### Short task
The entries below contain a line with "Recreate this object" and a line with "from mathutils import". Quote exactly those two lines and all lines between them.

### Records for processing

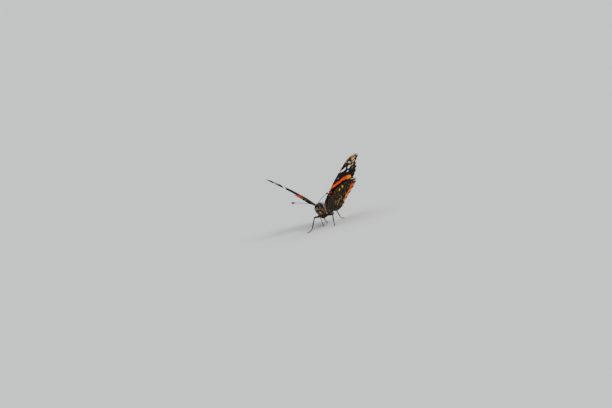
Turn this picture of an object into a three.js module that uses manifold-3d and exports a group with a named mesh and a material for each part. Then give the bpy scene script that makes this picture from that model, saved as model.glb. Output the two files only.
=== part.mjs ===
// A red admiral butterfly, life size, standing on its four walking legs with its wings held up in a V.
// Units are millimetres. X is the butterfly's left, Y points back along the body, Z is up.
// The body is drawn level, about the point midway between the wing roots, and then tips its head up.
// The legs are drawn on the floor plane, which all four feet touch.
import * as THREE from "three";
import { mergeVertices } from "three/addons/utils/BufferGeometryUtils.js";
import Module from "manifold-3d";

const wasm = await Module();
wasm.setup();

// Stance
const BODY_PITCH = THREE.MathUtils.degToRad(24); // head above tail
const WING_DIHEDRAL = THREE.MathUtils.degToRad(41); // wing plane above the body's own horizontal
const ROOT_HEIGHT = 11.5; // wing roots above the floor
const ROOT_AHEAD = 2.772; // wing roots ahead of the middle of the whole outline
const GAP = 0.3; // clearance between neighbouring solids

// Thorax
const THORAX_HALF_WIDTH = 3.05;
const THORAX_HALF_HEIGHT = 3.6;
const THORAX_HALF_LENGTH = 4.7;
const THORAX_DROP = 2.65; // thorax axis below the wing roots
const KEEL_DEPTH = 0.8; // how far the legs' bases swell below the thorax
const KEEL_BACK = 0.7; // middle of that swelling, behind the wing roots
const KEEL_HALF_LENGTH = 2.3;
const BREAST_PINCH = 0.2; // how much the thorax narrows below
const WING_ROOT_OUT = 2.2; // wing root from the mid plane
const HINDWING_BACK = 1.6; // hindwing root behind the forewing root

// Head
const HEAD_MIDDLE = new THREE.Vector3(0, -5.95, -3.05);
const HEAD_HALF_WIDTH = 1.4;
const HEAD_HALF_HEIGHT = 1.75;
const HEAD_HALF_LENGTH = 1.6;
const NECK_RADIUS = 1.0;
const EYE_RADIUS = 1.15;
const EYE_OUT = 1.31;
const EYE_FLATTEN = 0.62; // eye's width over its length
const EYE_STRETCH = 1.08; // eye's height over its length
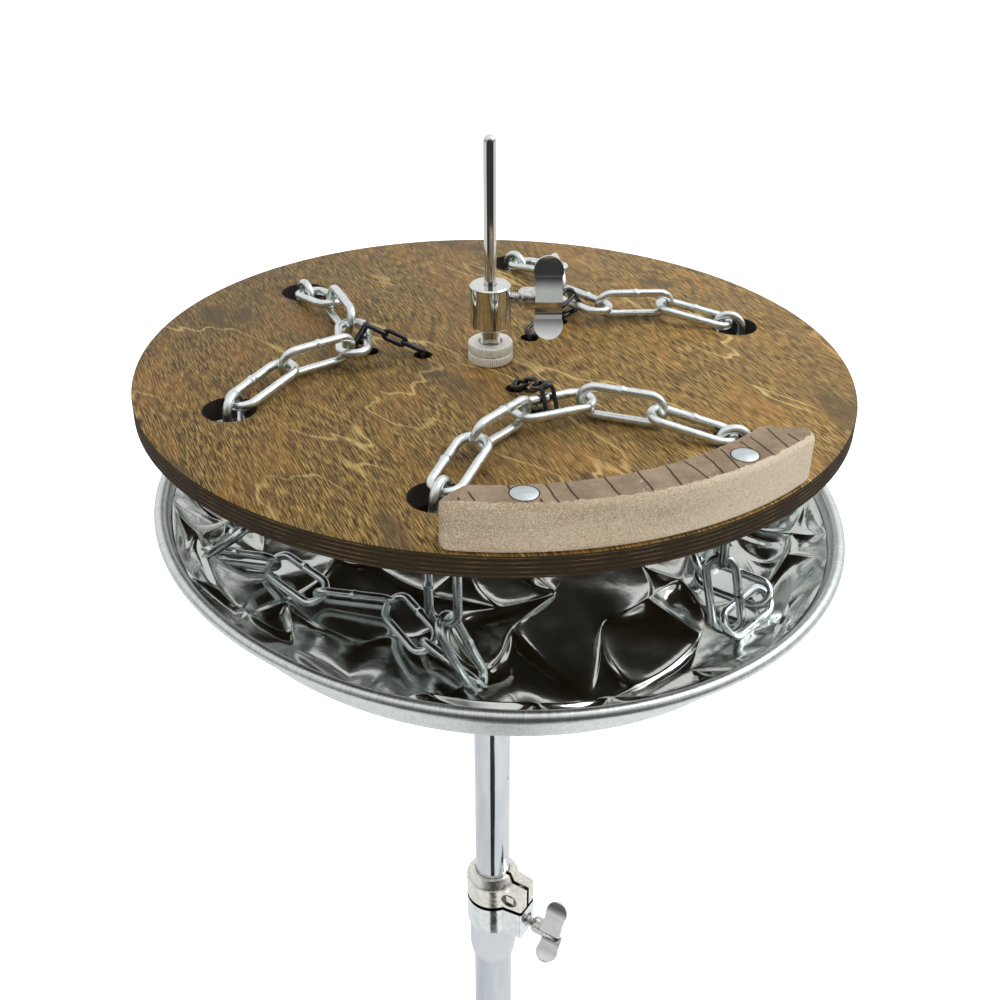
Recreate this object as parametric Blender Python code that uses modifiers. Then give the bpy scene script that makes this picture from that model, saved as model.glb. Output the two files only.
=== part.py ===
# Effects cymbal: a chain-laced plywood disc clutched to a pull rod, over a crumpled sheet metal pan
# on the top section of its stand. Metres, +Z up. The origin is the centre of the stand tube's lower end.

from math import asin, cos, pi, radians, sin, sqrt, tan

import bmesh
import bpy
from mathutils import Euler, Matrix, Vector, noise

# Clearances
seat_gap = 0.0003
running_gap = 0.0004
link_gap = 0.0006
link_play = 0.0013
link_drop = 0.0013

# Board
board_lift = 0.118
board_diameter = 0.3556
board_thickness = 0.011
board_edge_radius = 0.0012
board_offset = 0.0027
board_lean_right = 0.0210
board_lean_back = 0.0074
chain_hole_diameter = 0.0254
chain_hole_circle_radius = 0.1367
hole_angles = {"a": (141.7, 206.0), "b": (86.0, 21.0), "c": (-100.1, -36.8)}
tie_hole_diameter = 0.0095
tie_inner_radius = 0.0345
tie_outer_radius = 0.062
tie_angles = {"a": 173.3, "b": 54.0, "c": -69.4}

# Chain
link_wire = 0.0043
link_inner_length = 0.0345
link_inner_width = 0.0097
hole_link_offset = 0.0025
hole_tip_height = 0.0011
standing_link_roll = {"a3": 78, "a5": 75, "b3": 90, "b5": 108, "c3": 100, "c5": 90}
hanging_link_turn = {"a7": 20, "c7": 18}
lying_link_roll = {"a2": 0, "a4": 2, "a6": 0, "b2": 0, "b4": 0, "b6": 0, "c2": 0, "c4": 5, "c6": 0}
loop_weld_overlap = 0.0012
loop_floor_clearance = 0.0130

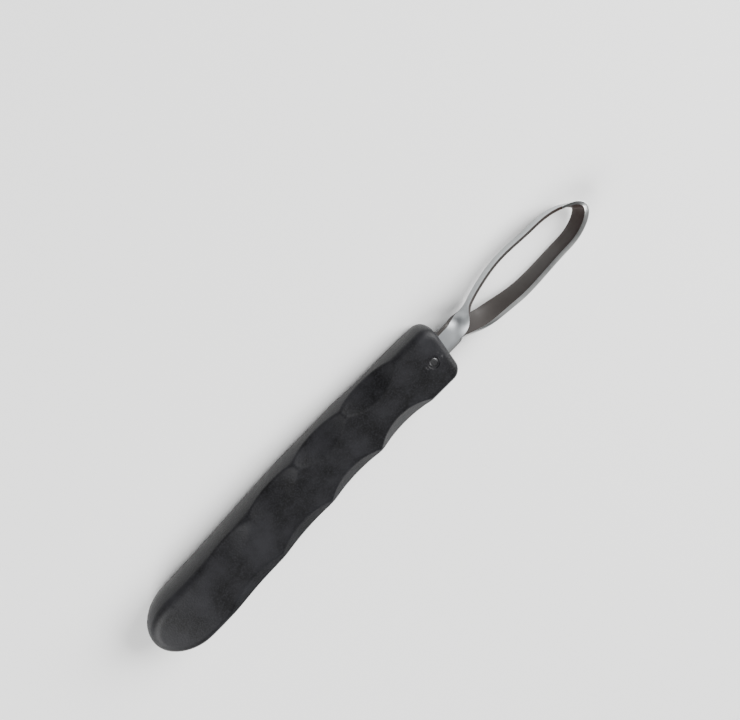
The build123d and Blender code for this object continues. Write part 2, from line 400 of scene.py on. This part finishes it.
def moulded_polypropylene(settings):
    """Black polypropylene, injection moulded in a spark-eroded mould: a fine even grain breaks
    up a satin gloss, and handling leaves faint cloudy patches."""
    material, tree = start_material("moulded_polypropylene")
    place = add_node(tree, "ShaderNodeTexCoord").outputs["Object"]
    grain = add_node(tree, "ShaderNodeTexNoise", links={
        "Vector": place, "Scale": 1 / settings.grain, "Detail": 3.0, "Roughness": 0.6,
    }).outputs["Fac"]
    cloud = add_node(tree, "ShaderNodeTexNoise", links={
        "Vector": place, "Scale": 1 / (9 * MM), "Detail": 4.0, "Roughness": 0.55,
    }).outputs["Fac"]
    scuffed = mixed(tree, spread(tree, cloud, 0.35, 0.7, 0, 1), settings.dark, settings.light)
    speckled = mixed(tree, spread(tree, grain, 0.45, 0.7, 0, 0.9), scuffed, settings.light)
    gloss = spread(tree, cloud, 0.3, 0.7, 0.42, 0.52)
    # Grain deeper and coarser than the real 0.1 mm spark marks, so that it shows.
    bump = add_node(tree, "ShaderNodeBump", links={
        "Strength": 1.0, "Distance": 0.08 * MM, "Height": grain})
    finish_material(tree, Base_Color=speckled, Roughness=gloss, IOR=1.49, Specular_IOR_Level=0.22,
                    Normal=bump.outputs["Normal"])
    return material


class HOOFKNIFE_OT_grip(bpy.types.Operator):
    """Makes the moulded grip with its scoops and the dimples round the pin"""
    bl_idname = "hoof_knife.grip"
    bl_label = "Grip"

    def execute(self, context):
        settings = context.scene.hoof_knife.grip
        bm = bmesh.new()
        bmesh.ops.create_uvsphere(bm, u_segments=settings.around, v_segments=settings.along,
                                  radius=1)
        stretch_skin(bm, settings)
        for face in (1, -1):
            sink_dimple(bm, face, settings)
        finish_piece(bm, "moulded_grip", "handle",
                     [moulded_polypropylene(settings)])
        return {"FINISHED"}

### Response
Recreate this object as parametric Blender Python code that uses modifiers. Then give the bpy scene script that makes this picture from that model, saved as model.glb. Output the two files only.
=== part.py ===
# Effects cymbal: a chain-laced plywood disc clutched to a pull rod, over a crumpled sheet metal pan
# on the top section of its stand. Metres, +Z up. The origin is the centre of the stand tube's lower end.

from math import asin, cos, pi, radians, sin, sqrt, tan

import bmesh
import bpy
from mathutils import Euler, Matrix, Vector, noise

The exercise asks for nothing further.